También hay otras fallas más inmediatas. Con el acuerdo de paz con las FARC se desmovilizaron unas 13.000 personas y la mayoría tenían derecho a amnistías para poder reintegrarse a la vida civil—a menos que tuvieran investigaciones penales pendientes. “En estos siete u ocho años solamente se expidieron 600 amnistías. A este ritmo demoraríamos 50 años”, critica uno de los excomandantes de las FARC, Rodrigo Granda. La JEP ha estado colapsada en este punto, lo que ha afectado sobre todo a los guerrilleros rasos.
Gina Cabarcas, experta en justicia transicional y directora de la oenegé Laboratorio de Justicia y Política Criminal, entiende estas frustraciones como un resultado esperable dada la compleja naturaleza de la justicia transicional. “Estos mecanismos son siempre muy difíciles por la masividad de los hechos a tener en cuenta: si a la Fiscalía llegan, por año, alrededor de un millón y medio de noticias criminales, acá estamos hablando de ocho millones de desplazamientos, o más de 300.000 homicidios”, explica. A pesar de que ya se hayan agrupado cientos de hechos violentos en los macrocasos, la cantidad de delitos hace probable que cualquier sistema se desborde. “Y segundo, los mecanismos de justicia transicional siempre tendrán un reto muy grande: se debaten siempre entre el derecho penal y ser tribunales para la paz; quieren garantizar la justicia y al mismo tiempo ser escenarios de paz. Armonizar esas dos cosas es un desafío muy grande”, añade.
Las FARC y excomandantes paramilitares como Mancuso, sin embargo, pueden aparecer como cínicos en este debate porque, a pesar de la complejidad, la justicia transicional les ha otorgado unos beneficios excepcionales, que ningún otro ciudadano tiene en Colombia.
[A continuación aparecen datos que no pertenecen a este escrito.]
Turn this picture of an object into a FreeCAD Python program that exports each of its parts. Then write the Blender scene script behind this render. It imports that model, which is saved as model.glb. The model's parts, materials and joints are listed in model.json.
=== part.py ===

El exparamilitar fue condenado a 8 años de cárcel en Justicia y Paz, en lugar de los 40 años que hubiera tenido en la justicia ordinaria (la justicia norteamericana, sin embargo, lo condenó a más de una década por el delito de narcotráfico). Las FARC tendrán penas alternativas por confesar la verdad de sus crímenes. El camino es largo y el punto final esté lejos. Pero contar la verdad de un conflicto de décadas ante millones de víctimas difícilmente podría ser un proceso exprés.
Otros dos factores, más complejos aún, impiden llegar al punto final de la guerra. Por un lado, ningún tribunal cobija aún a los terceros civiles involucrados en el conflicto: poderosos empresarios o políticos, por ejemplo, que han sido señalados por los actores armados, pero que no pueden acogerse a la justicia transicional. Inicialmente, la JEP se contemplaba como un tribunal de cierre, pero la negociación en La Habana y la Corte Constitucional truncaron esa posibilidad. La deuda con ese lado crucial de la verdad del conflicto sigue abierta. Y, para volver el tema del cierre aún más complicado, el conflicto no ha terminado. Aunque miles de paramilitares y guerrilleros se desmovilizaron, hay seis grupos armados o bandas criminales activas en el país negociando actualmente con el Gobierno. En la mesa de negociación con el ELN, por ejemplo, uno de los puntos previstos a discutir es cómo van a responder ante las víctimas. ¿Con un nuevo tribunal? ¿Uno que prometa el cierre definitivo? ¿Uno que incluya a los terceros civiles? ¿Uno que simplifique amnistías y macrocasos? El cierre de este libro aún se vislumbra muy lejos.